## Recorded data
--- start ---

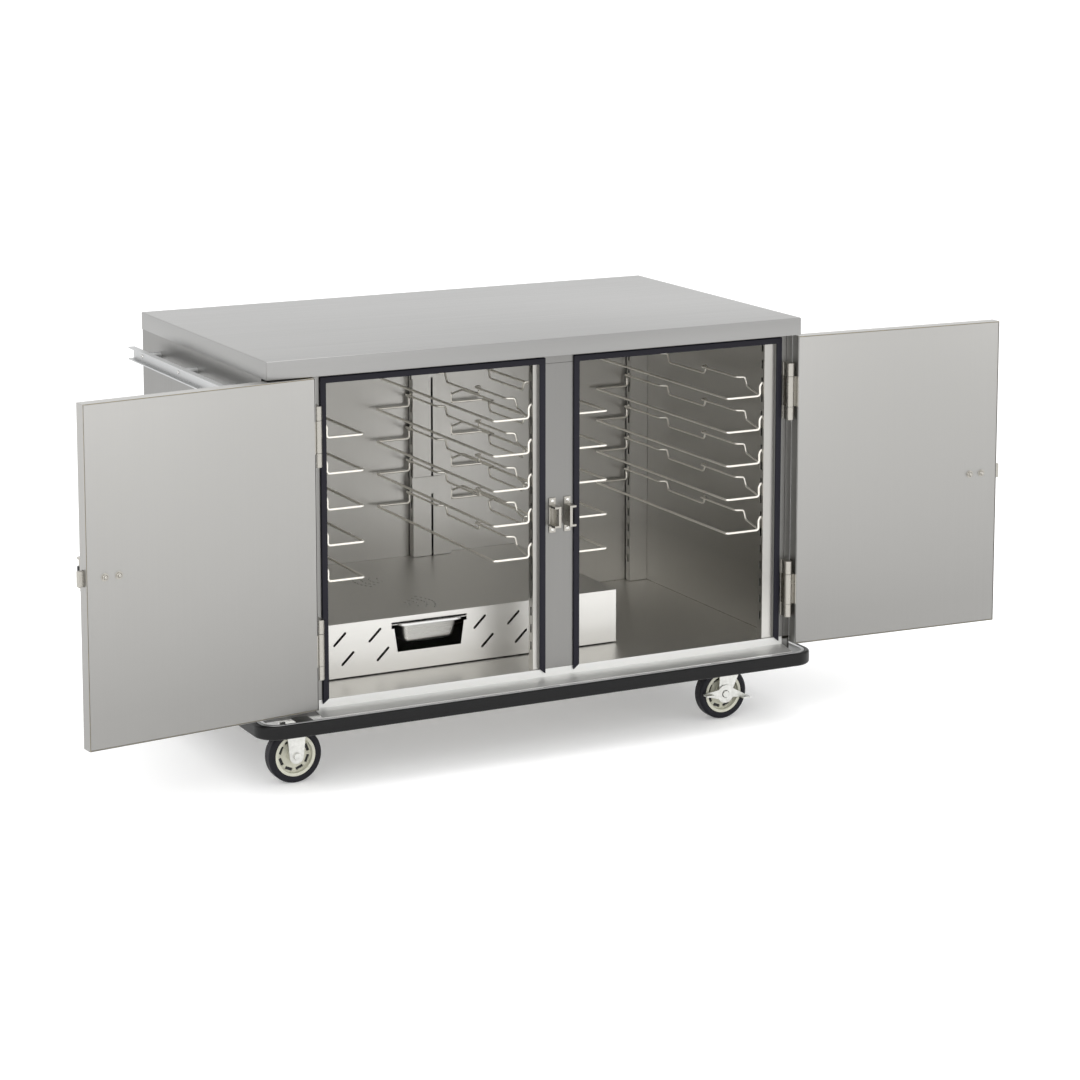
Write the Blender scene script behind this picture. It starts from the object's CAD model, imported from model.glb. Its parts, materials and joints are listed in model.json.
# %% [markdown]
# # A heated tray trolley in stainless steel
# This lesson dresses a food service trolley. The solid parts come from a fixed frame: the cabinet,
# its two doors, the tray slides, the heater, the bumper and the casters. Each step says what a
# piece is on the real trolley, how it could be made in Blender, and why one way was chosen.

# %% Load the frame
import json
import math
import bpy
from mathutils import Matrix, Vector

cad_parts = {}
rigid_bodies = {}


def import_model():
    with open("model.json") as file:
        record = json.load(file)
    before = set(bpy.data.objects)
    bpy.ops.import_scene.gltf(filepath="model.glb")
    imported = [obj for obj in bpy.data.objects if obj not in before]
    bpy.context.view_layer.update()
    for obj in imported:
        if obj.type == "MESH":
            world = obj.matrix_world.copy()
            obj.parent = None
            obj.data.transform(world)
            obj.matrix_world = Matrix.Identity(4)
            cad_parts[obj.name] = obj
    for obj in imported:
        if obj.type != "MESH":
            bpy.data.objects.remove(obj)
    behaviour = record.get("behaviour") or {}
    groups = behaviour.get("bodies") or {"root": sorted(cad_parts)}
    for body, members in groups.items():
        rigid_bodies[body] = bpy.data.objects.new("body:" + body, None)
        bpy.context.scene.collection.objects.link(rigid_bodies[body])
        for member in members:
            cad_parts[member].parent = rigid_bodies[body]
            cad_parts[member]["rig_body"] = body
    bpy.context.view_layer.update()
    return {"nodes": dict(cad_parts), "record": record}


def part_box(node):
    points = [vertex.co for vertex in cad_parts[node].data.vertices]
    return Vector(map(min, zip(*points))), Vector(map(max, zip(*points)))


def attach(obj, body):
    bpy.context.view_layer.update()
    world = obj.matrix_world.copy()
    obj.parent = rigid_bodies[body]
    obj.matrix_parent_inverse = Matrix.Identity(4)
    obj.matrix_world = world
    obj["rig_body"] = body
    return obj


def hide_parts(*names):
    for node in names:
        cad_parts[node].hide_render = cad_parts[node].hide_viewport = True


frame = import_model()
cabinet_low, cabinet_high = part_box("top_cap")
print("nodes in the frame:", len(frame["nodes"]))
print("cabinet top, metres:", [round(v, 3) for v in cabinet_high - cabinet_low])

# %% [markdown]
# ## Looking at it
# A long lens set well back keeps the cabinet's uprights nearly parallel, as in a catalogue. The
# camera stands in front and to the left, a little above the top. The lens is slid down instead of
# tilted, so the uprights stay upright.

# %% Camera
MM = 0.001
camera_place = Vector((-3157, -6410, 2092)) * MM
camera_turn = 0.4733
camera_dip = 0.1506
camera_data = bpy.data.cameras.new("camera")
camera_data.lens = 101.2
camera_data.sensor_width = 36
camera_data.shift_y = -0.2222
camera = bpy.data.objects.new("camera", camera_data)
camera.location = camera_place
camera.rotation_euler = (math.pi / 2 - camera_dip, 0, -camera_turn)
bpy.context.scene.collection.objects.link(camera)
bpy.context.scene.camera = camera
print("lens:", camera_data.lens, "mm")

# %% [markdown]
# ## Light and floor
# Brushed steel shows what stands round it, so the light is a pale room with a few large soft
# panels: one overhead, one at the left front, a weaker one at the right and a faint one in front,
# which reaches into the cabinet. The floor is a plain pale sheet that glows a little, so that the
# shadow on it stays light. It is marked as stage, because it isn't part of the trolley.

# %% Floor
floor_side = 300
floor_glow = 0.2


def deselect():
    for thing in bpy.context.view_layer.objects:
        thing.select_set(False)


def flat_material(name, colour, roughness):
    made = bpy.data.materials.new(name)
    made.use_nodes = True
    shader = made.node_tree.nodes["Principled BSDF"]
    shader.inputs["Base Color"].default_value = (*colour, 1)
    shader.inputs["Roughness"].default_value = roughness
    return made


deselect()
bpy.ops.mesh.primitive_plane_add(size=floor_side, location=(0, 0, 0))
floor = bpy.context.object
floor.name = "floor"
floor_paint = flat_material("pale floor", (0.86, 0.86, 0.86), 0.8)
floor_shader = floor_paint.node_tree.nodes["Principled BSDF"]
floor_shader.inputs["Emission Color"].default_value = (1, 1, 1, 1)
floor_shader.inputs["Emission Strength"].default_value = floor_glow
floor.data.materials.append(floor_paint)
print("floor:", floor_side, "m square")

# %% Soft light
world = bpy.data.worlds.new("pale room")
world.use_nodes = True
backdrop = world.node_tree.nodes["Background"]
backdrop.inputs["Color"].default_value = (1.0, 1.0, 1.0, 1)
backdrop.inputs["Strength"].default_value = 1.2
bpy.context.scene.world = world
bpy.context.scene.view_settings.view_transform = "Standard"


def soft_panel(name, place, aim, side, power):
    data = bpy.data.lights.new(name, "AREA")
    data.shape = "SQUARE"
    data.size = side
    data.energy = power
    panel = bpy.data.objects.new(name, data)
    panel.location = place
    panel.rotation_euler = (Vector(aim) - Vector(place)).to_track_quat("-Z", "Y").to_euler()
    bpy.context.scene.collection.objects.link(panel)
    return panel


middle = Vector((0, 0, 0.6))
soft_panel("overhead panel", (-0.5, -0.5, 4.5), middle, 3.5, 60)
soft_panel("left panel", (-4.0, -4.0, 3.0), middle, 2.5, 50)
soft_panel("right panel", (5.0, -3.0, 2.5), middle, 2.5, 20)
soft_panel("front panel", (0.6, -4.6, 1.5), middle, 2.2, 6)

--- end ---

## Goal
Begin with the first line of the listing and copy exactly through the line that contains "record = json.load(file)", please, keeping both ends and leaving out everything after.

## Solution to the exercise
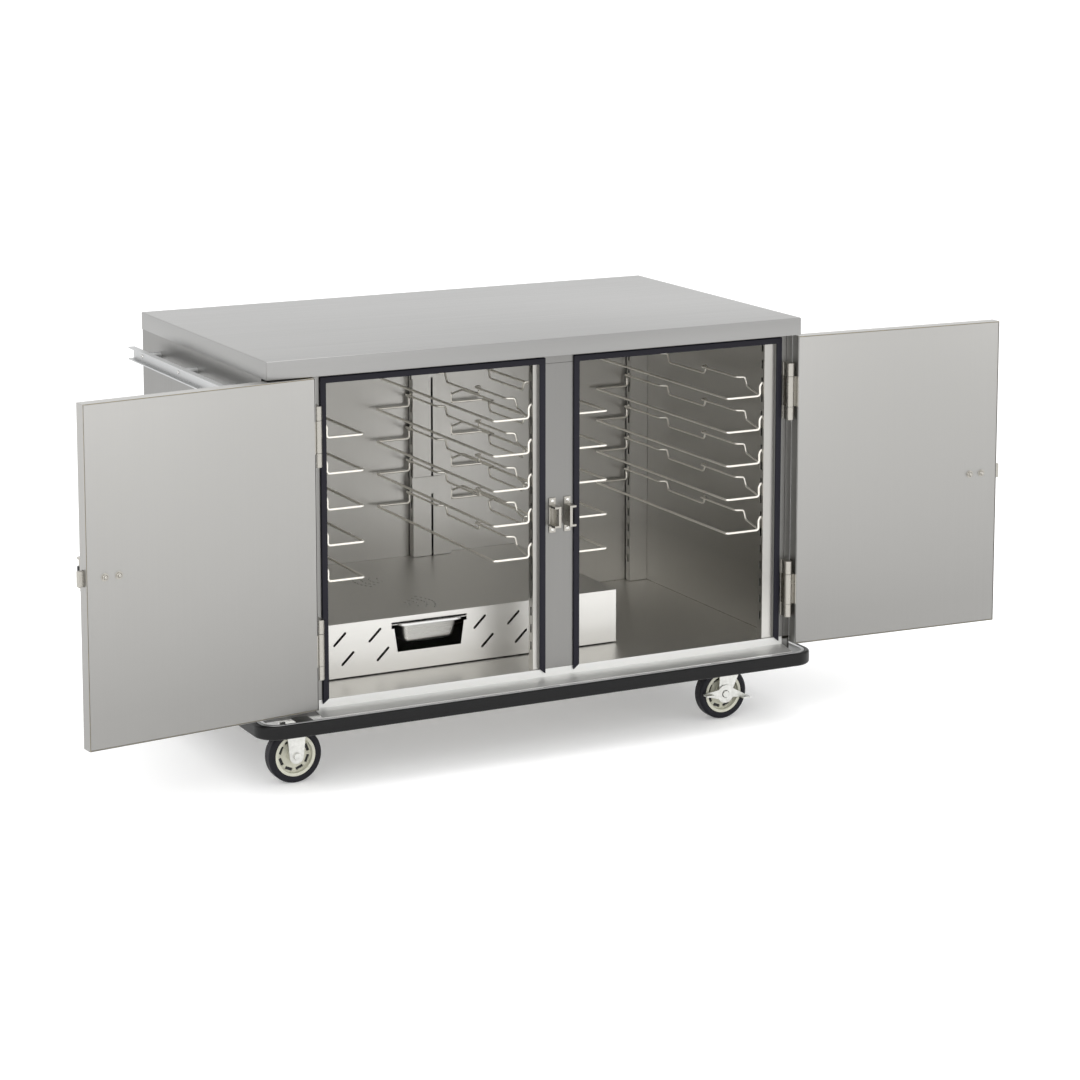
Write the Blender scene script behind this picture. It starts from the object's CAD model, imported from model.glb. Its parts, materials and joints are listed in model.json.
# %% [markdown]
# # A heated tray trolley in stainless steel
# This lesson dresses a food service trolley. The solid parts come from a fixed frame: the cabinet,
# its two doors, the tray slides, the heater, the bumper and the casters. Each step says what a
# piece is on the real trolley, how it could be made in Blender, and why one way was chosen.

# %% Load the frame
import json
import math
import bpy
from mathutils import Matrix, Vector

cad_parts = {}
rigid_bodies = {}


def import_model():
    with open("model.json") as file:
        record = json.load(file)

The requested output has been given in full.